'''

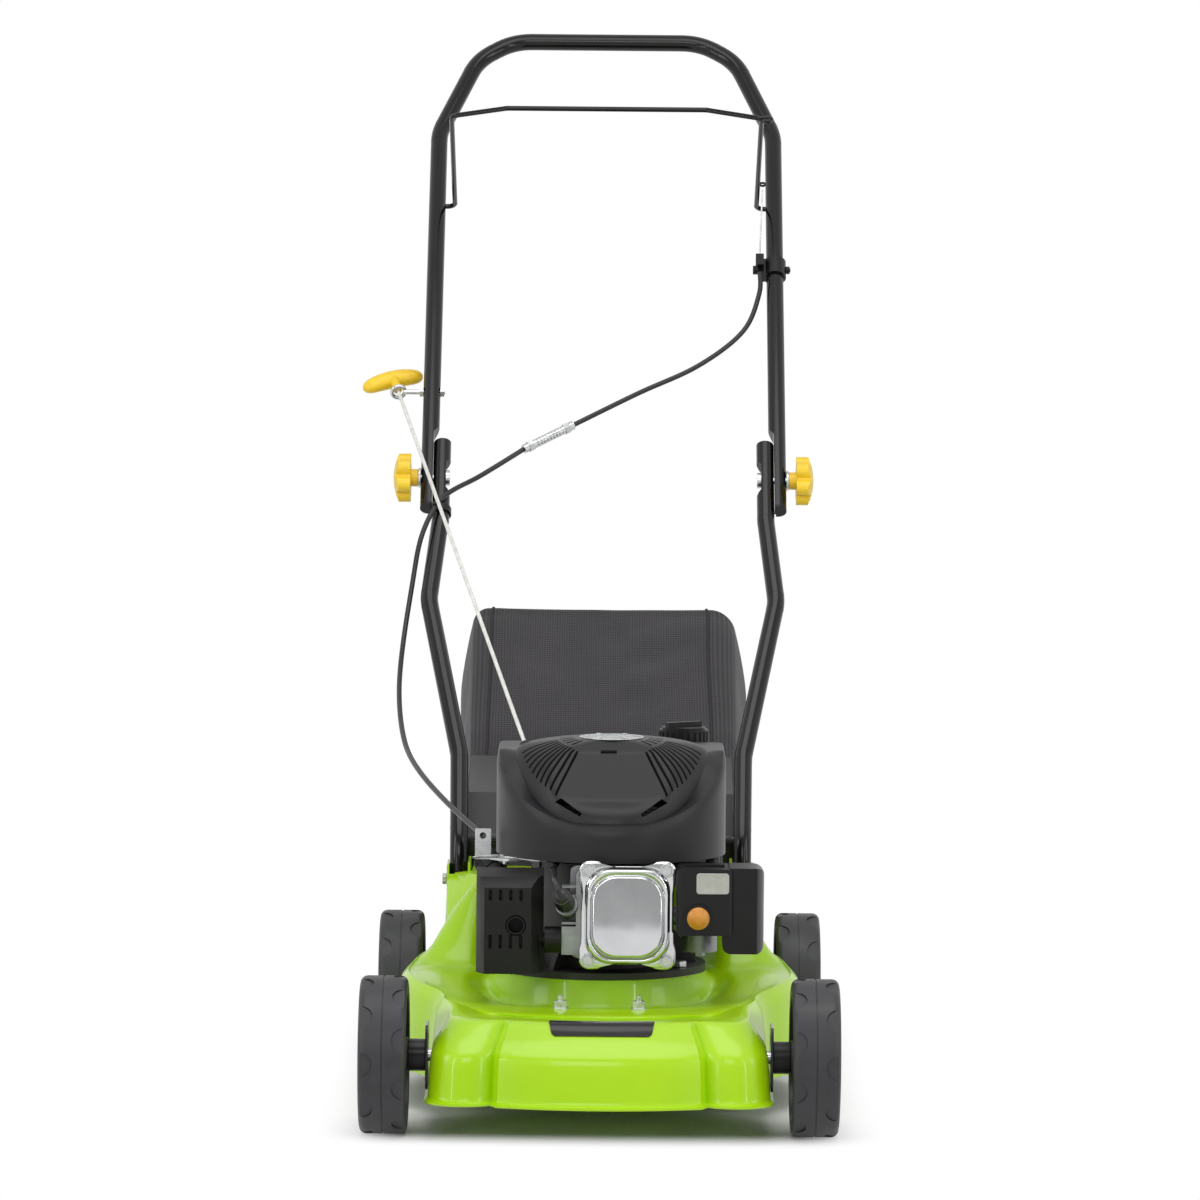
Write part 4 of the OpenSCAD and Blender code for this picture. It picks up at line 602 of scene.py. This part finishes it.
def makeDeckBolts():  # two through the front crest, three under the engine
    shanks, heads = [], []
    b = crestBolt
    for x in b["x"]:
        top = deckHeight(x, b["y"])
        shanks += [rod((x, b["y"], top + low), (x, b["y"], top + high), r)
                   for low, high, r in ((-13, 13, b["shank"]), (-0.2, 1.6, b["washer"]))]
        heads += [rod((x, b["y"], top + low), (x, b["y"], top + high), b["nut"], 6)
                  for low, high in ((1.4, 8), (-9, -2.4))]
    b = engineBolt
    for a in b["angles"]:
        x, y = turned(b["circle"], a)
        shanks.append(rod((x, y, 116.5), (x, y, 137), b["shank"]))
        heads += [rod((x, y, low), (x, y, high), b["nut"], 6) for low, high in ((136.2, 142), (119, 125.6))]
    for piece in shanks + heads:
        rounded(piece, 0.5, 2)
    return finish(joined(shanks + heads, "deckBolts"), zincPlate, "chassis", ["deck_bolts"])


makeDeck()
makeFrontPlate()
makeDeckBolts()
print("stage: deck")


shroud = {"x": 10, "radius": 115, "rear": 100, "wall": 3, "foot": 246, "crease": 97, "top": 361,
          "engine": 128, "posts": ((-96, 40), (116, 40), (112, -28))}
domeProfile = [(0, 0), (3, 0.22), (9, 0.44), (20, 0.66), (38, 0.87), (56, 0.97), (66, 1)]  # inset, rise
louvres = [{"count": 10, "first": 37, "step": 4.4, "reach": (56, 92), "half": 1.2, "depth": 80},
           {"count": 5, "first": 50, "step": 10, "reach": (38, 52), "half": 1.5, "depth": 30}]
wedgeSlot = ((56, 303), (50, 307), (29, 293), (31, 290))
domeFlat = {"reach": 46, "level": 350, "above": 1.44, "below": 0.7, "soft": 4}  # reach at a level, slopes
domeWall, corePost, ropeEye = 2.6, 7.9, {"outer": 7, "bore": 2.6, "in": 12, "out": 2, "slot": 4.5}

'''

### [What the task asks]
Write each line above out exactly.

### [Reply to the task]
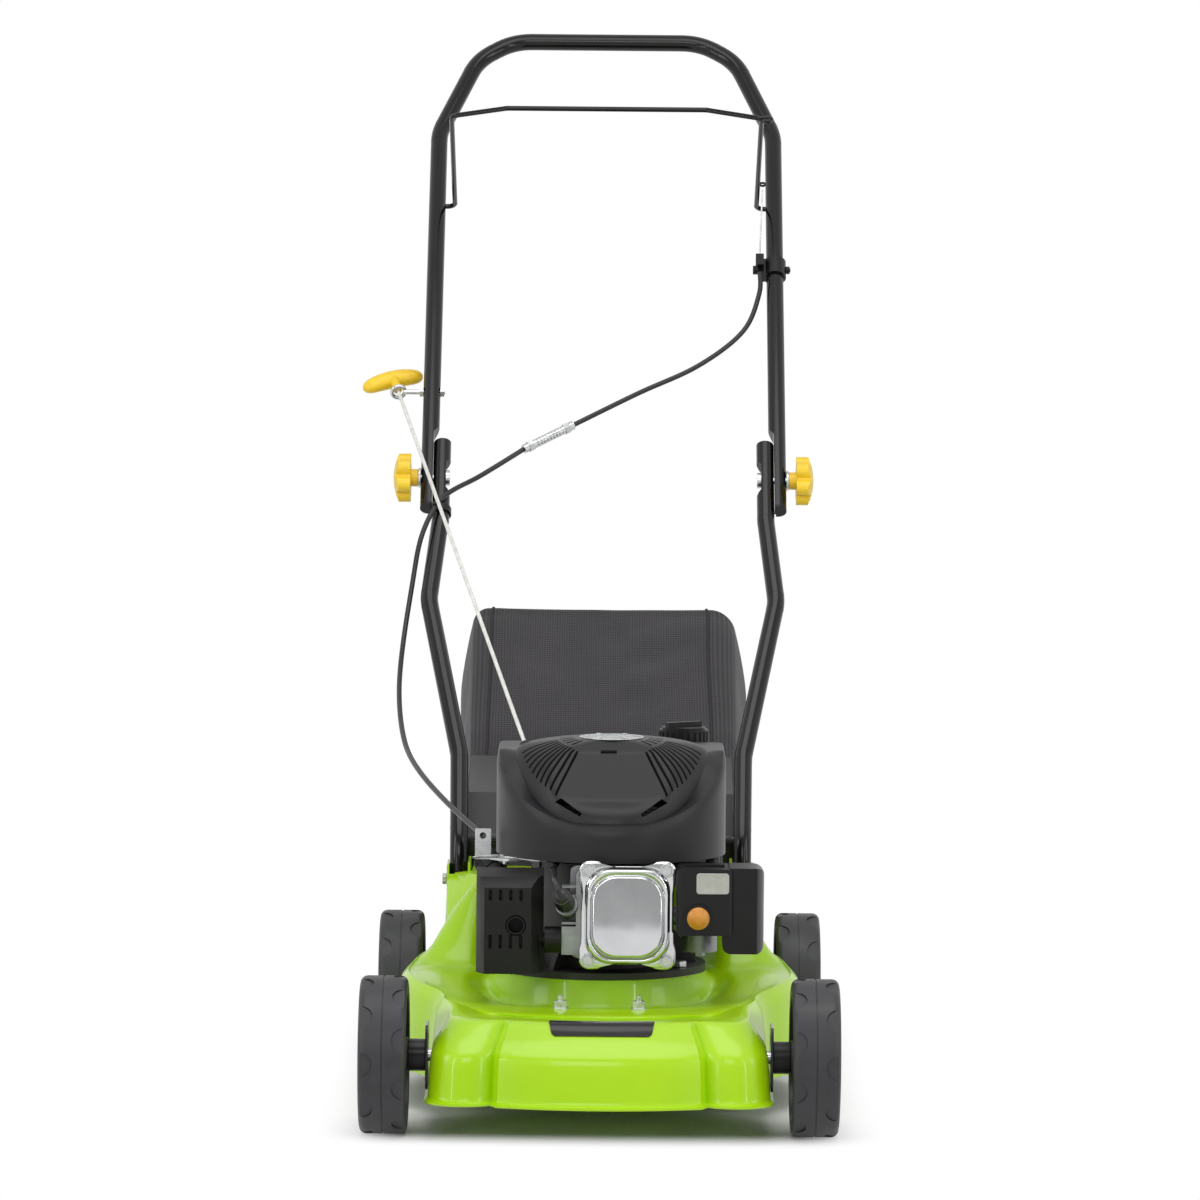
Write part 4 of the OpenSCAD and Blender code for this picture. It picks up at line 602 of scene.py. This part finishes it.
def makeDeckBolts():  # two through the front crest, three under the engine
    shanks, heads = [], []
    b = crestBolt
    for x in b["x"]:
        top = deckHeight(x, b["y"])
        shanks += [rod((x, b["y"], top + low), (x, b["y"], top + high), r)
                   for low, high, r in ((-13, 13, b["shank"]), (-0.2, 1.6, b["washer"]))]
        heads += [rod((x, b["y"], top + low), (x, b["y"], top + high), b["nut"], 6)
                  for low, high in ((1.4, 8), (-9, -2.4))]
    b = engineBolt
    for a in b["angles"]:
        x, y = turned(b["circle"], a)
        shanks.append(rod((x, y, 116.5), (x, y, 137), b["shank"]))
        heads += [rod((x, y, low), (x, y, high), b["nut"], 6) for low, high in ((136.2, 142), (119, 125.6))]
    for piece in shanks + heads:
        rounded(piece, 0.5, 2)
    return finish(joined(shanks + heads, "deckBolts"), zincPlate, "chassis", ["deck_bolts"])


makeDeck()
makeFrontPlate()
makeDeckBolts()
print("stage: deck")


shroud = {"x": 10, "radius": 115, "rear": 100, "wall": 3, "foot": 246, "crease": 97, "top": 361,
          "engine": 128, "posts": ((-96, 40), (116, 40), (112, -28))}
domeProfile = [(0, 0), (3, 0.22), (9, 0.44), (20, 0.66), (38, 0.87), (56, 0.97), (66, 1)]  # inset, rise
louvres = [{"count": 10, "first": 37, "step": 4.4, "reach": (56, 92), "half": 1.2, "depth": 80},
           {"count": 5, "first": 50, "step": 10, "reach": (38, 52), "half": 1.5, "depth": 30}]
wedgeSlot = ((56, 303), (50, 307), (29, 293), (31, 290))
domeFlat = {"reach": 46, "level": 350, "above": 1.44, "below": 0.7, "soft": 4}  # reach at a level, slopes
domeWall, corePost, ropeEye = 2.6, 7.9, {"outer": 7, "bore": 2.6, "in": 12, "out": 2, "slot": 4.5}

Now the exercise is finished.